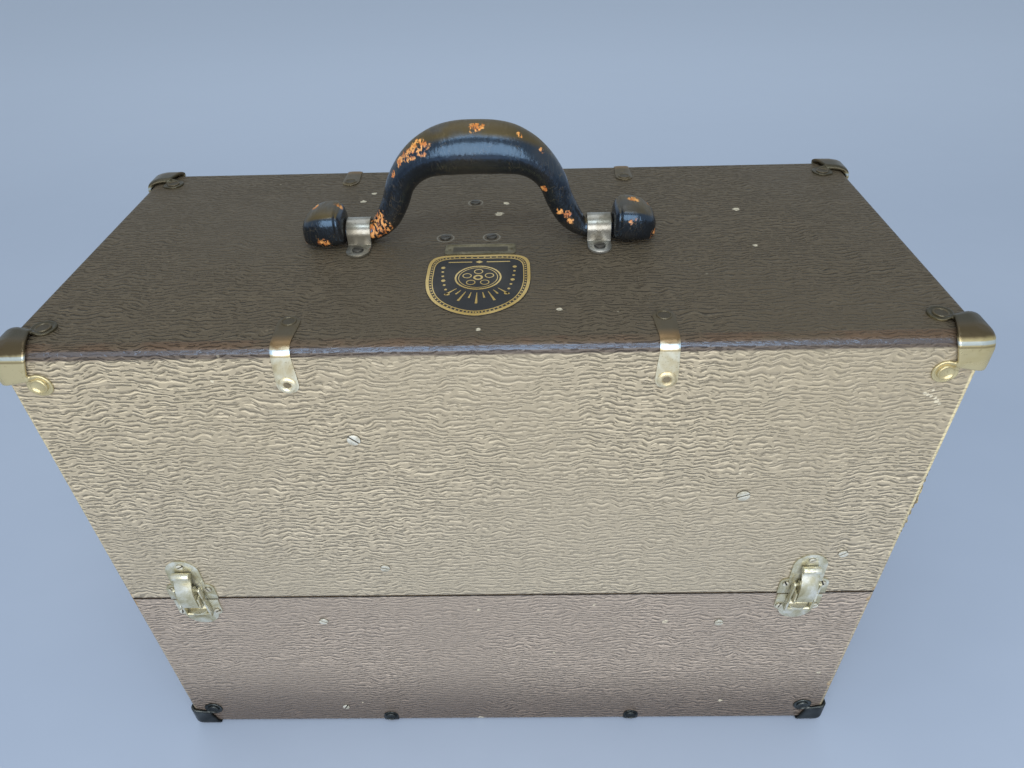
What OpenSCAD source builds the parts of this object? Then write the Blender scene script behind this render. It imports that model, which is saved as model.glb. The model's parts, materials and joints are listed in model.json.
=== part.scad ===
// Carrying case with a portable 16 mm projector inside it.
// Origin at the middle of the resting plane, +X along the length, -Y to the front, +Z up.

/* [Case] */
// Length of the case over its covering
case_w = 470; // [420:5:520]
// Depth of the case over its covering
case_d = 214; // [206:2:250]
// Height of the case over its covering, without the corner caps
case_h = 348; // [344:2:380]
// Height of the tray part, from the underside to the seam
tray_h = 155.5; // [146:0.5:164]
// Thickness of the plywood boards
board_t = 9.5; // [7:0.5:10]
// Thickness of the leatherette covering
skin_t = 0.8; // [0.5:0.1:1.2]
// Radius of the long horizontal edges
edge_r = 7; // [5:0.5:9]
// Radius of the lower long edges
low_r = 3; // [2.5:0.5:7]
// Radius of the upright edges
post_r = 4; // [3:0.5:6]
// Strip of bare board that the covering leaves at each side of the seam
seam_reveal = 0.6; // [0.3:0.1:1.2]
// Glue line between neighbouring boards
glue_gap = 0.05; // [0.03:0.01:0.1]
// Height that the locating strips stand above the seam
tongue_h = 9; // [6:1:12]
// Thickness of the locating strips
tongue_t = 3; // [2:0.5:4]
// Clearance between the locating strips and the cover
tongue_gap = 0.4; // [0.2:0.1:0.8]

/* [Corner caps and clips] */
// How far the corner caps stand proud of the covering
cap_proud = 2; // [1.5:0.1:3]
// Length of a corner cap from the edge
cap_size = 16; // [12:1:20]
// Length of a corner cap along the case
cap_in = 13; // [11:0.5:18]
// Radius of the ears of the corner caps
ear_r = 6.5; // [5:0.5:7.5]
// Distance of the ear centres from the long edges
ear_at = 19.5; // [17:0.5:21]
// Distance of the ear centres from the ends of the case
ear_in = 16; // [15:0.5:20]
// Sheet thickness of ears and edge clips
fit_t = 1; // [0.7:0.1:1.3]
// Distance of the left edge clips from the left end of the case
clip_in_l = 137.5; // [100:0.5:170]
// Distance of the right edge clips from the right end of the case
clip_in_r = 148.5; // [100:0.5:170]
// Left end of the case to the left clips of the tray
low_clip_in_l = 148; // [100:0.5:170]
// Right end of the case to the right clips of the tray
low_clip_in_r = 141.5; // [100:0.5:170]
// Width of the edge clips
clip_w = 11; // [8:0.5:12]
// Distance of the clip rivets from the edge
clip_l = 21.5; // [16:0.5:26]
// Distance of the lower front clip rivets from the bottom edge
clip_low = 7; // [6:0.5:12]
// Radius of the rivet heads
rivet_r = 4; // [3:0.25:4.5]
// Height of the domed rivet heads
rivet_h = 1.6; // [1:0.1:2]
// Height of the flat rivet heads below the case
rivet_flat = 0.7; // [0.4:0.1:0.9]
// Radius of the rivet shanks
shank_r = 1.4; // [1:0.1:1.8]
// Length of the rivet shanks below the sheet
shank_l = 7; // [4:0.5:8]

/* [Latches] */
// Distance of the left latches from the left end of the case
latch_in_l = 42; // [36:1:80]
// Distance of the right latches from the right end of the case
latch_in_r = 47; // [36:1:80]
// Half width of the upper latch plate at the seam
latch_hw = 15; // [13:0.5:17]
// Height of the middle of the upper plate's round top over the seam
latch_top = 27; // [25:0.5:30]
// Sheet thickness of the latch plates
latch_t = 1; // [0.8:0.1:1.2]
// Height of the lever pin over the seam
pin_w = 1.5; // [1.2:0.1:2.5]
// Distance of the lever pin from the covering
pin_v = 5.6; // [5.2:0.1:6.4]
// Distance between the lever pin and the link pin
pin_gap = 12.5; // [11:0.5:14]
// Inward set of the link pin when the latch is shut
over_centre = 1; // [0.6:0.1:1.4]
// Radius of the lever pin
lever_pin_r = 1; // [0.8:0.1:1.2]
// Radius of the link pin
link_pin_r = 0.9; // [0.7:0.1:1]
// Radial clearance of pins and shafts in their bores
run_gap = 0.06; // [0.03:0.01:0.1]
// Half width of the lever
lever_hw = 5.2; // [4.5:0.1:5.6]
// Thickness of the lever flanges, cheeks and link arms
arm_t = 1.1; // [0.9:0.1:1.2]
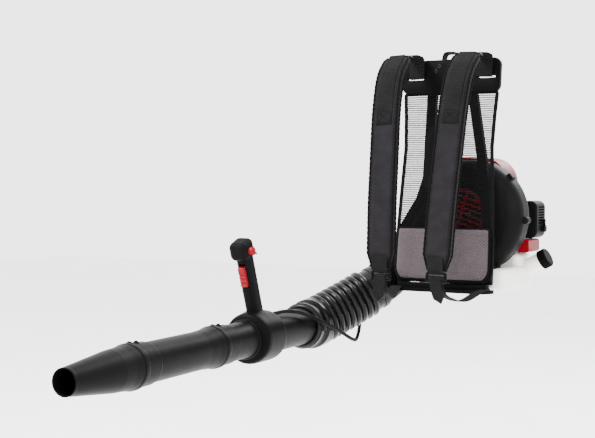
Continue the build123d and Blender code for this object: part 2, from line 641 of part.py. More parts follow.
def make_air_cleaner():
    low, high = CLEANER_BOX
    body = between(low, high)
    body = fillet(body.edges().filter_by(Axis.Y), CLEANER_ROUND)
    body = fillet(body.edges().group_by(Axis.X)[-1], 4)
    hollow = between([l + CLEANER_WALL for l in low], [h - CLEANER_WALL for h in high])
    hollow = fillet(hollow.edges().filter_by(Axis.Y), CLEANER_ROUND - CLEANER_WALL)
    body -= hollow
    back_plate_x = low[0] + 6
    cover = body & between((back_plate_x, 0, 0), (high[0] + 9, 400, 400))
    slot_count = 7
    pitch = (high[2] - low[2] - 44) / slot_count
    for i in range(slot_count):
        z = low[2] + 34 + i * pitch
        cover -= between((high[0] - 6, low[1] + 12, z), (high[0] + 5, high[1] - 12, z + pitch * 0.5))
    keep("air_cleaner_cover", cover)
    base = body & between((low[0] - 5, 0, 0), (back_plate_x - SEAT_GAP, 400, 400))
    base -= Pos(low[0], CRANK_MID, FAN_Z) * Rot(0, 90, 0) * Cylinder(9, 30)
    keep("air_cleaner_base", base)
    filter_low = [l + CLEANER_WALL + 6 for l in low]
    filter_high = [high[0] - 18, high[1] - CLEANER_WALL - 6, high[2] - CLEANER_WALL - 6]
    keep("air_filter", fillet(between(filter_low, filter_high).edges().filter_by(Axis.X), 6))
    pivot = (high[0] + RUN_GAP, high[1] - 22, low[2] + 22)
    knob = Pos(pivot[0] + 4, pivot[1], pivot[2]) * Rot(0, 90, 0) * Cylinder(8, 8)
    knob += between((pivot[0] + 1, pivot[1] - 3, pivot[2]), (pivot[0] + 7, pivot[1] + 3, pivot[2] + 22))
    keep("choke_lever", knob)
    return pivot


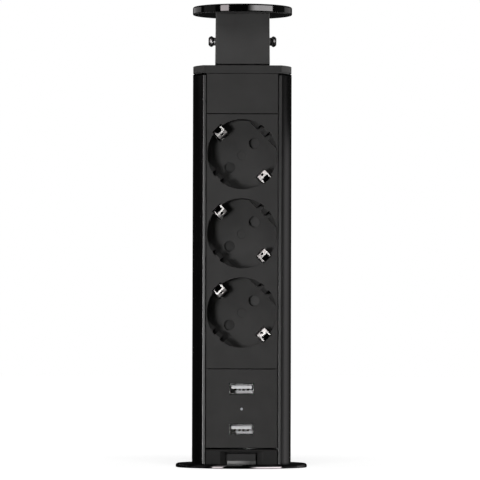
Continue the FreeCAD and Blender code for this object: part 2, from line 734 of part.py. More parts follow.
def contact_carrier():
    """Insulating block that holds the rails, with a bore for each tulip and slots for the clips."""
    z0, z1 = STRIP_Z + CARRIER_END, STRIP_TOP - CARRIER_END
    block = box(-CARRIER_HALF, CARRIER_HALF, CARRIER_Y, CARRIER_BACK, z0, z1)
    block = block.common(rod_z(R_FIT, z0, z1))
    front, back = CARRIER_Y - OVER, CARRIER_BACK + OVER
    cuts = []
    for side in (-1, 1):
        cuts.append(rail_box(side, TULIP_PLAY, back))
        cuts += [rod_y(TULIP_D / 2 + TULIP_PLAY, front, back, px, pz) for px, pz in pin_places(side)]
    root = SOCKET_D / 2 - CLIP_ROOT_IN
    half = CLIP_TAIL_W / 2 + TULIP_PLAY
    for z in SOCKET_Z:
        slot = box(root - TULIP_PLAY, root + CLIP_T + TULIP_PLAY, front, back, z - half, z + half)
        cuts += [turned(slot, z, SOCKET_TURN + 90), turned(slot, z, SOCKET_TURN - 90)]
    for x, z in carrier_screw_places():
        cuts.append(rod_y(SCREW_D / 2 + SCREW_PLAY, front, back, x, z))
        cuts.append(rod_y(SCREW_HEAD_D / 2 + SCREW_PLAY, CARRIER_HEAD_Y, back, x, z))
    return block.cut(cuts)


def carrier_screws():
    """Screws from the back of the carrier into the strip's bosses."""
    return [screw_y(x, z, CARRIER_HEAD_Y, CARRIER_Y - SCREW_BITE) for x, z in carrier_screw_places()]


def contact_cover():
    """Insulating trough that closes the back of the carrier."""
    z0, z1 = STRIP_Z + CARRIER_END, STRIP_TOP - CARRIER_END
    reach = SOCKET_D / 2 - CLIP_ROOT_IN + CLIP_T + CLIP_TAIL_W / 2
    inner_half = reach * math.sqrt(0.5) + COVER_GAP
    half = inner_half + COVER_WALL
    outer = box(-half, half, CARRIER_BACK, COVER_BACK, z0, z1).common(rod_z(R_FIT, z0, z1))
    z2, z3 = z0 + COVER_WALL, z1 - COVER_WALL
    inner = box(-inner_half, inner_half, CARRIER_BACK - OVER, COVER_BACK - COVER_WALL, z2, z3)
    inner = inner.common(rod_z(R_FIT - COVER_WALL, z2, z3))
    return outer.cut(inner)


def post_places():
    """Corner posts behind the USB panel, which carry the board."""
    z_low, z_high = USB_Z + BOARD_MARGIN + POST_IN, USB_TOP - BOARD_MARGIN - POST_IN
    return [(side * POST_X, z) for side in (-1, 1) for z in (z_low, z_high)]


def usb_panel():
    """Lower front panel with two port openings, a light hole and board posts."""
    panel = panel_plate(USB_Z, USB_TOP)
    posts = [rod_y(POST_D / 2, PLATE_BACK - JOIN, BOARD_Y, x, z) for x, z in post_places()]
    panel = fused(panel, *posts)
    front, back = FACE_Y - OVER, PLATE_BACK + OVER
    half_w, half_h = USB_W / 2 + USB_PLAY, USB_H / 2 + USB_PLAY
    cuts = [box(-half_w, half_w, front, back, z - half_h, z + half_h) for z in USB_PORT_Z]
    cuts.append(rod_y(LIGHT_D / 2 + SLIP_FIT, front, back, 0, LIGHT_Z))
    cuts += [rod_y(SCREW_D / 2, PLATE_BACK + SCREW_SKIN, BOARD_Y + OVER, x, z) for x, z in post_places()]
    return panel.cut(cuts)


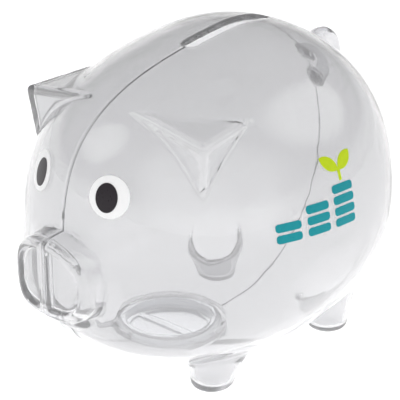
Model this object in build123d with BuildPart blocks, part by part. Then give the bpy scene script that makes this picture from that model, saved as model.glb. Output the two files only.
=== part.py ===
from build123d import *

import os
from math import cos, radians, sin, tan

# Clear plastic piggy bank: two hollow half shells that meet on the plane X = 0, a round stopper in
# the belly, and the printed eyes and flank decoration.
# Frame: millimetres, +Z up, the pig stands on Z = 0 and faces -Y, its left side is +X.
# The origin is at the middle of the bank's footprint.

# Body: each cross-section is four quarter curves, fuller than an ellipse's (fullness 0.552).
WALL = 1.8
BODY_HALF_WIDTH = 54.0
BODY_ABOVE_AXIS = 54.5
BODY_BELOW_AXIS = 43.7
FRONT_LENGTH = 65.6
REAR_LENGTH = 49.9
WIDEST_Y = 9.2
AXIS_Z = 47.6
AXIS_TILT = 7.2
HEAD_DROP = 6.7
SECTION_FULLNESS = 0.61
REAR_POWER = 2.3
FRONT_PLAN_POWER = 2.1
FOREHEAD_POWER = 4.5
CHIN_POWER = 1.84
FRONT_ANGLES = (86, 82, 77, 71, 64, 56, 47, 37, 26, 13, 0)
REAR_ANGLES = (14, 27, 39, 50, 60, 69, 77, 83, 88)

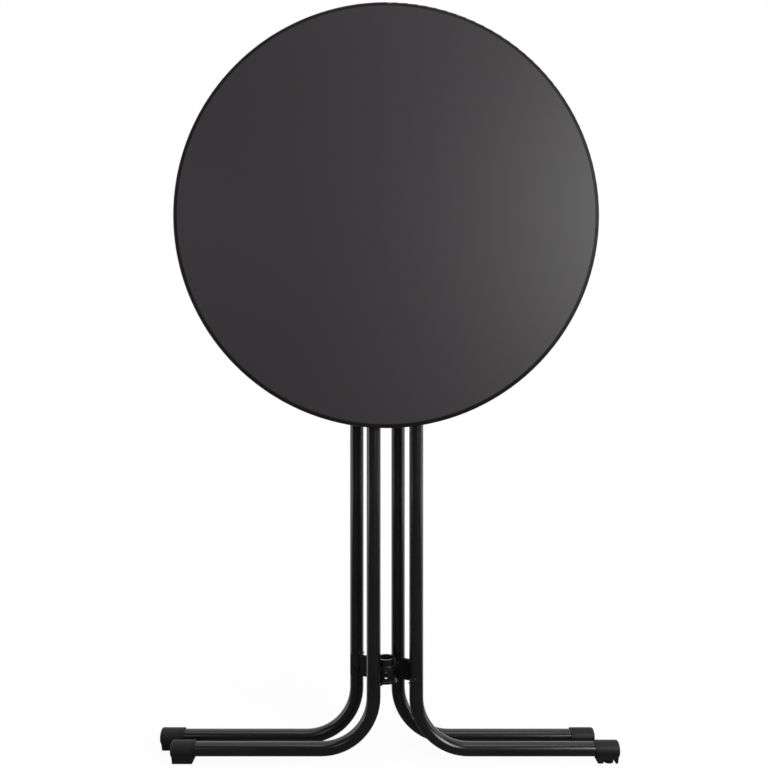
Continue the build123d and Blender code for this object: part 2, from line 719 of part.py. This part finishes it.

- _Exercise goal_
In the data above, find the line that contains "Model this object" and the line that contains "from math import cos, radians, sin, tan". Repeat exactly those lines and every line between them, and only those.

- _Solution_
Model this object in build123d with BuildPart blocks, part by part. Then give the bpy scene script that makes this picture from that model, saved as model.glb. Output the two files only.
=== part.py ===
from build123d import *

import os
from math import cos, radians, sin, tan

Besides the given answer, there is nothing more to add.